(Reuters) - J.C. Penney Co Inc (JCP.N) is seeing early signs of improvement from its overhaul of its stores and pricing policy, giving investors a glimmer of hope after it reported a deeper-than-expected drop in quarterly sales and a big loss.
While traffic was still down in the first several days since the company tweaked a controversial pricing strategy that was blamed for driving away customers, the decline has eased to 7 percent from a 10 percent drop in the second quarter and a 12 percent decline in the first quarter.
Chief Executive Ron Johnson’s assurances Friday that the retailer has enough cash to execute its turnaround also cheered investors, Morningstar analyst Paul Swinand.
Penney, which was downgraded by some ratings agencies during the quarter, said it would have $1 billion in cash at the end of the fiscal year.
Shares of J.C. Penney, which includes activist investor William Ackman as a shareholder, rose 10 percent to $24.32 Friday morning, erasing an earlier drop.
Still, sales at stores open at least a year, or same-store sales, fell 21.7 percent in the second quarter ended July 28, steeper than the 17.4 percent drop analysts expected, according to Thomson Reuters.
Total revenues tumbled 22.6 percent to $3.02 billion during the second quarter, also below Wall Street’s low expectations.

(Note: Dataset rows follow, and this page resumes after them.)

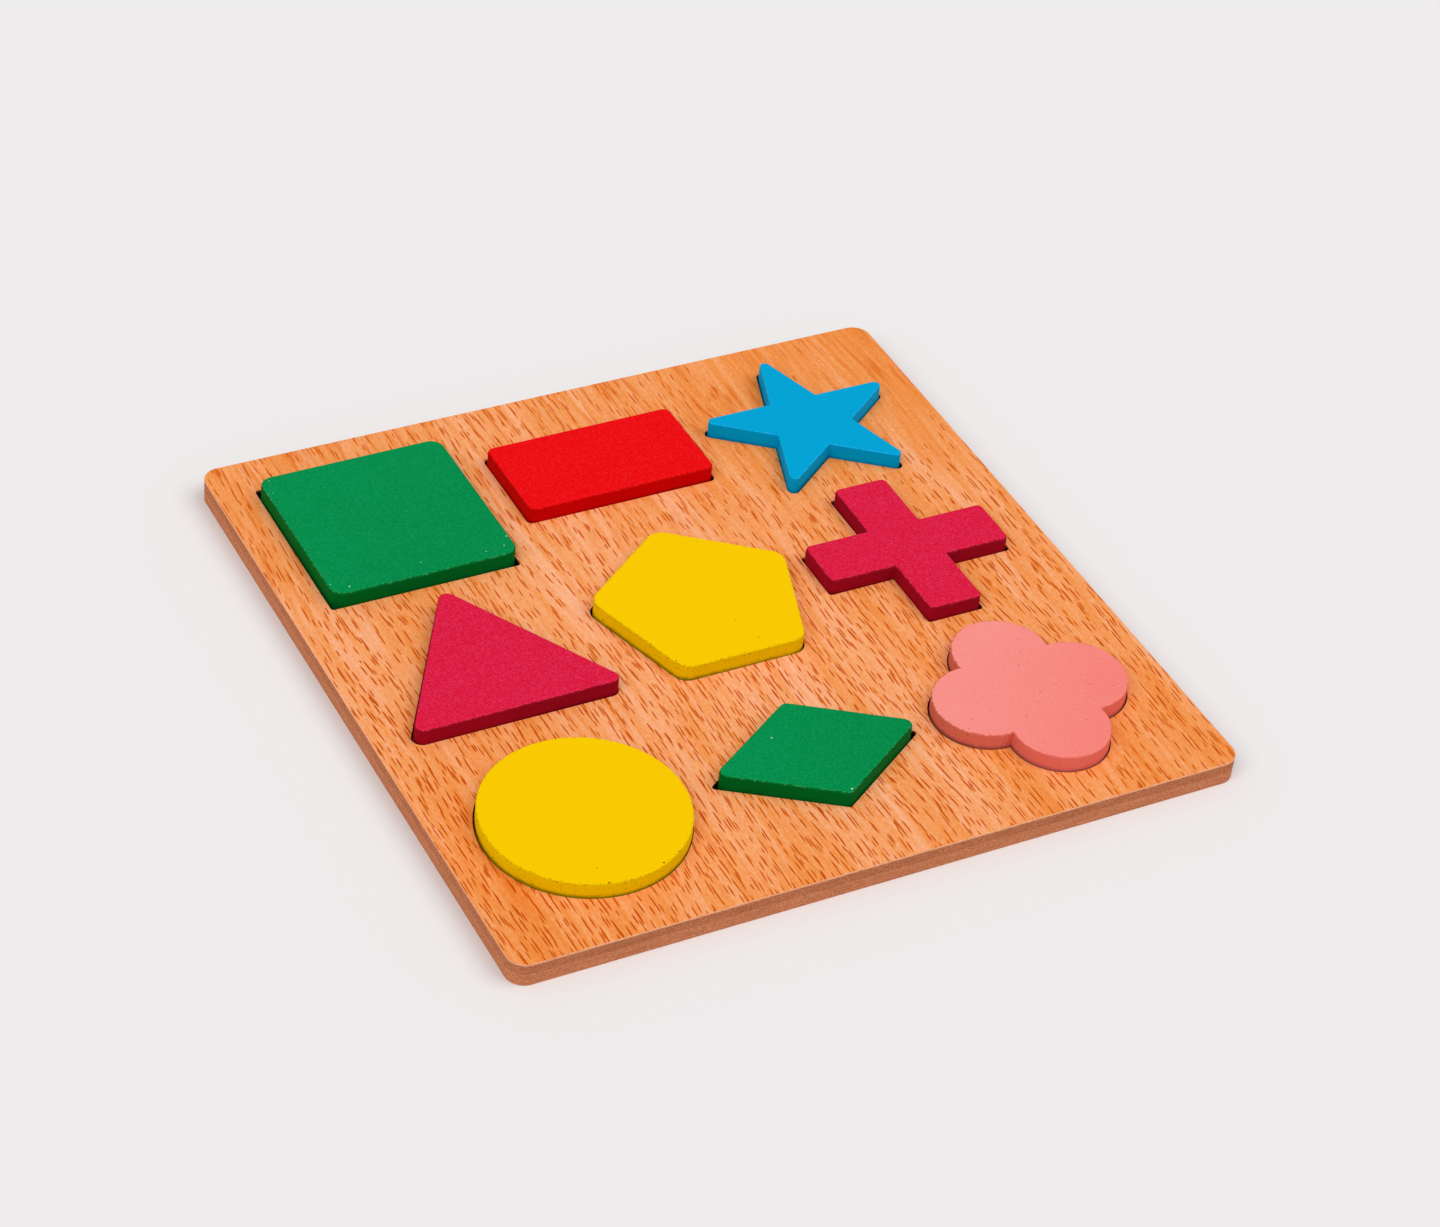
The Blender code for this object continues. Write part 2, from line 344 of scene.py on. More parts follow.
def rhombus():
    corners = rhombus_corners(RHOMBUS_WIDTH, RHOMBUS_DEPTH)
    return cornered(corners, RHOMBUS_CORNER_RADIUS, RECESS_CORNER_RADIUS)


def disc():
    return lambda inset: circle(DISC_DIAMETER / 2 - inset), circle(DISC_DIAMETER / 2 + RECESS_GAP)


def quatrefoil():
    return lambda inset: flower(-inset), flower(RECESS_GAP)


def spread(recesses, axis, shares):
    """How far each recess of a line moves along an axis, with the room they leave on the board shared out."""
    lines = [[point[axis] for point in recess] for recess in recesses]
    spans = [(min(line), max(line)) for line in lines]
    room = BOARD_WIDTH - sum(high - low for low, high in spans)
    reached = -BOARD_WIDTH / 2
    shifts = []
    for (low, high), share in zip(spans, shares):
        reached += share * room
        shifts.append(reached - low)
        reached += high - low
    return shifts


def places(rows):
    """Where each recess lies on the board, from rows of their outlines."""
    row_shares = (FRONT_ROW_SHARES, MIDDLE_ROW_SHARES, BACK_ROW_SHARES)
    column_shares = (LEFT_COLUMN_SHARES, MIDDLE_COLUMN_SHARES, RIGHT_COLUMN_SHARES)
    across = [spread(row, 0, shares) for row, shares in zip(rows, row_shares)]
    along = [spread(column, 1, shares) for column, shares in zip(zip(*rows), column_shares)]
    return [[Vector(place) for place in zip(xs, ys)] for xs, ys in zip(across, zip(*along))]


# Meshes


def finer(outline, counts):
    """The outline with each side cut into its count of steps."""
    found = []
    for here, after, count in zip(outline, outline[1:] + outline[:1], counts):
        found += [here.lerp(after, i / count) for i in range(count)]
    return found


def profile(edge_round):
    """A shape's section from its underside to its top: how far in from the outline, and how high."""
    turns = [math.pi / 2 * i / ROUNDING_SEGMENTS for i in range(ROUNDING_SEGMENTS + 1)]
    low = [(edge_round * (1 - math.sin(turn)), edge_round * (1 - math.cos(turn))) for turn in turns]
    high = [(inset, SHAPE_THICKNESS - height) for inset, height in reversed(low)]
    straight = SHAPE_THICKNESS - 2 * edge_round
    side = [(0, edge_round + straight * i / SIDE_RINGS) for i in range(1, SIDE_RINGS)]
    cap_inset = edge_round + CAP_MARGIN
    return [(cap_inset, 0), *low, *side, *high, (cap_inset, SHAPE_THICKNESS)]


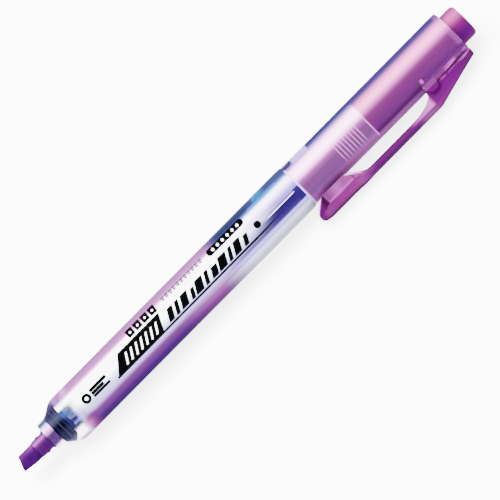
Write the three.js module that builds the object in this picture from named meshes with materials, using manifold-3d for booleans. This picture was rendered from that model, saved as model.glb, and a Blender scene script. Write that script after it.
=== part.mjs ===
// Retractable chisel-tip highlighter with a clear barrel, an ink cartridge, a front shutter and a pocket clip.
// Built in a pen frame: s runs along the pen from the nib's foremost corner (s = 0) to the push button's end, h is the height from the pen's axis towards the clip, w is the width across it.
// The finished pen is then turned about its long axis so that it lies on the barrel and on the corner of its clip, as it does on a desk.
import * as THREE from "three";
import { mergeVertices } from "three/addons/utils/BufferGeometryUtils.js";
import Module from "manifold-3d";

// ---------- driving dimensions, mm ----------
const LENGTH = 142.8; // nib corner to button end, nib out
const BARREL_R = 6.0; // front barrel, outside
const BARREL_BORE_R = 4.9;
const REAR_R = 5.75; // rear barrel, outside
const REAR_BORE_R = 4.85;
const TENON_BORE_R = 4.6;
const TUBE_R = 4.25; // knock tube and push button
const BUTTON_HOLE_R = 4.33;
const NOSE_S = 9.1; // front rim of the nose
const PARTING_S = 13.0; // nose against front barrel
const JOINT_S = 91.3; // front barrel against rear barrel
const TENON_END_S = 110.9;
const REAR_END_S = 138.7;
const NIB_HOLDER_R = 2.64;
const NIB_BLOCK = [3.6, 2.4]; // felt block, tall and wide
const SHANK_R = 1.4;
const CARTRIDGE_R = 4.1;
const LABEL_S = [16.9, 87.9];
const LABEL_R = [5.88, 5.985];
const CLIP_OUT_H = 10.4; // outer face of the clip's pad
const CLIP_ARM_OUT_H = 10.9; // outer face of its arm, which bows out a little
const CLIP_IN_H = 6.8; // inner face of the clip's pad
const CLIP_ARM_T = 0.95;
const CLIP_PAD_W = 5.5;
const CLIP_ARM_W = 3.5;
const CLIP_ROOT_W = 3.6;
const PIVOT = [126.6, 7.8]; // clip pin: s, h
const PIVOT_R = 0.45;
const FLAP = { s: 15.3, h: -3.3, r: 2.9, t: 0.35 }; // shutter pin and disc, on the side away from the clip
const SPRING = { from: 22.9, to: 41.3, r: 3.6, wire: 0.25, turns: 9 };
const SIDES = 32; // flats round each large turned piece
const SMALL_SIDES = 24;
const CHAMFER = 0.5; // along the clip pad's outer edges

// The clip's direction is this far below the horizontal when the barrel and the pad's outer corner both touch the desk.
const REST =
  Math.asin(
    (BARREL_R * Math.cos(Math.PI / SIDES)) /
      Math.hypot(CLIP_OUT_H - CHAMFER, CLIP_PAD_W / 2),
  ) - Math.atan2(CLIP_PAD_W / 2, CLIP_OUT_H - CHAMFER);
const TURN = -(Math.PI / 2 - REST);

const wasm = await Module();
wasm.setup();

// ---------- helpers ----------
function solid(geometry) {
  const g = geometry.index ? geometry.toNonIndexed() : geometry;
  const bare = new THREE.BufferGeometry().setAttribute(
    "position",
    g.getAttribute("position"),
  );
  const m = mergeVertices(bare, 1e-4);
  const p = m.attributes.position.array;
  const tris = [];
  for (let i = 0; i < m.index.array.length; i += 3) {
    const [a, b, c] = m.index.array.slice(i, i + 3);
    if (a !== b && b !== c && a !== c) tris.push(a, b, c);
  }
  let v = 0;
  for (let i = 0; i < tris.length; i += 3) {
    const [a, b, c] = [tris[i] * 3, tris[i + 1] * 3, tris[i + 2] * 3];
    v +=
      p[a] * (p[b + 1] * p[c + 2] - p[b + 2] * p[c + 1]) -
      p[a + 1] * (p[b] * p[c + 2] - p[b + 2] * p[c]) +
      p[a + 2] * (p[b] * p[c + 1] - p[b + 1] * p[c]);
  }
  if (v < 0)
    for (let i = 0; i < tris.length; i += 3)
      [tris[i + 1], tris[i + 2]] = [tris[i + 2], tris[i + 1]];
  return new wasm.Manifold(
    new wasm.Mesh({
      numProp: 3,
      vertProperties: new Float32Array(p),
      triVerts: new Uint32Array(tris),
    }),
  );
}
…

In February, Penney largely eliminated the use of coupons and discounts in favor of a strategy of everyday low prices. The move cost the 102-year-old retailer many shoppers and led to an 18.9 percent drop in same-store sales in the first quarter.
Last week, Penney debuted the first of its boutiques within a store, the other piece of its transformation that will eventually see each store carved into a collection of 100 spaces for brands such as Levi’s, Jonathan Adler, and Betsey Johnson.
Chief Executive Ron Johnson, the man who built up Apple Inc’s (AAPL.O) retail chain and the architect of Penney’s turnaround strategy, vowed to stay the course.
“While business continues to be softer than anticipated, we are confident the transformation of JCPenney is on track,” Johnson said in a statement, adding that Penney is positioned to grow again in 2013.
Faced with a mutiny by customers long trained to look for sales and use coupons, Johnson has backtracked a bit in recent weeks, making concessions like using the word “clearance” to denote items on sale and simplifying pricing to two levels rather than three.
Many experts say Johnson needs to make more concessions on his pricing ahead of the crucial holiday season, as Penney faces pressure from Macy’s Inc (M.N) and Kohl’s Corp (KSS.N), among others, which still use sales and discounts.
Penney customers are typically more price-sensitive than those of Macy’s.
“I am very skeptical as to whether he understands that the J.C. Penney customer is looking for value and perceives value only with couponing,” said Walter Loeb, president of Loeb Associates, management consultants to the retail industry.
“As long as Macy’s keeps banging away, I don’t think he has a ghost of chance.”
On Wednesday Macy’s reported second-quarter same-store sales were up 3 percent.
A visit to the Levi’s shop at the Penney in Manhattan on Tuesday found the store busier than on earlier trips. Employees were armed with iPad computer tablets to ring up shoppers, and clearly marked signs told shoppers what was on sale.
Penney reported a net loss of $147 million, or 67 cents per share, for the second quarter ended July 28, compared with a profit of $14 million, or 7 cents per share, a year before.
Excluding certain items, Penney lost 50 cents per share, compared with analysts’ projection for a loss of 25 cents.
The company withdrew its full-year forecast, which it no longer expects to achieve.
Penney’s poor sales forced the retailer to mark down unsold items, knocking down its gross margin 5.1 points to 33.2 percent of sales.
Sales also were hurt when it pulled back on advertising in late June and July as it rethought its pricing and marketing for back-to-school - just as business was picking up at Macy’s and Kohl’s.
But the company, which has laid off hundreds of workers at its headquarters and at stores, said it expects savings to exceed $900 million by the end of the year.